When a reporter called to check on Owen Township in Clark County, Trustee Leroy Graebe said the office had no hours of operation and that he was "here all the time." When Graebe learned that the caller was a reporter, he responded that he was not running for re-election and that the reporter should call another trustee in the county to ask questions.

In Sullivan County's Hamilton Township, at a residence that's been turned into the trustee's office, an old bench with a ragged cushion sits out front. The trustee, Connie Hollon, was described by the reporter as "very responsive" and helpful.

But Hollon was unable to provide a poor relief application form or minutes from the last township board meeting. She keeps the township's books with a handwritten ledger.

'19th Century design'

The results of CNHI's survey of trustee offices aren't shocking to township advocates who push for more professionalism from the elected positions.

"Our association preaches it and preaches it," said Debbie Driskell, president of the approximately 600-member Indiana Township Association. "I want to believe that people who have heard us preach it comply. It's the people that are not members that don't pursue education. I have no answer for them."

The state has requirements for trustees who provide poor relief and operate in a township with a population of 10,000 or more.
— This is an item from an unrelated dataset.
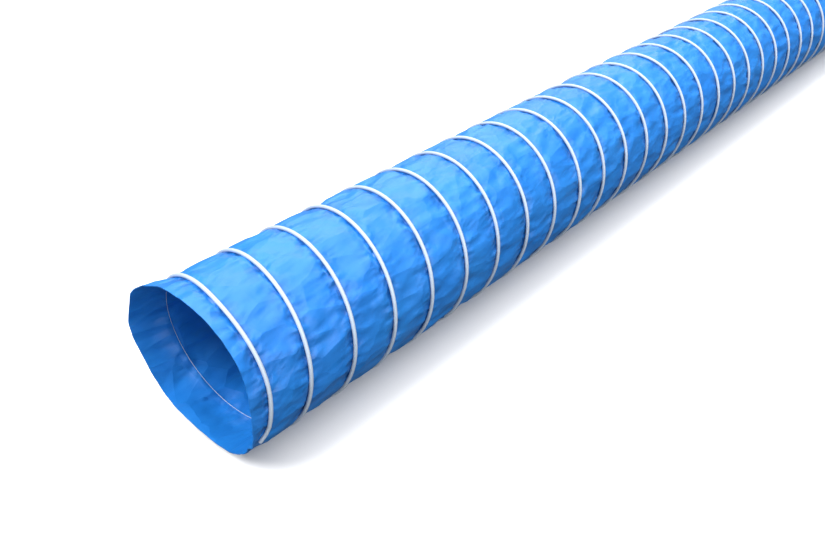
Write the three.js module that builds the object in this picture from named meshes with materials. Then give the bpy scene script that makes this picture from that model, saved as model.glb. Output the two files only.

For example, they must provide for after-hours poor relief response by use of a voicemail system or answering service.

Matthew Marley overpaid his annual $6,400 salary as Ross Township trustee by $19,800 in 2010.

"That’s another change I’d like to make, some things for populations of 10,000 or more I think ought to be applicable to everybody," Driskell said. "As far as having an answering machine and voicemail ... I think those should be applicable to everybody, and I think there ought to be a penalty for not doing it."

The survey found 74 percent of the townships had neither a website nor a Facebook page.

"That's very much in keeping with the 19th century design of the institution," Hicks said of townships. "They don't even need rubber tires on their wagons."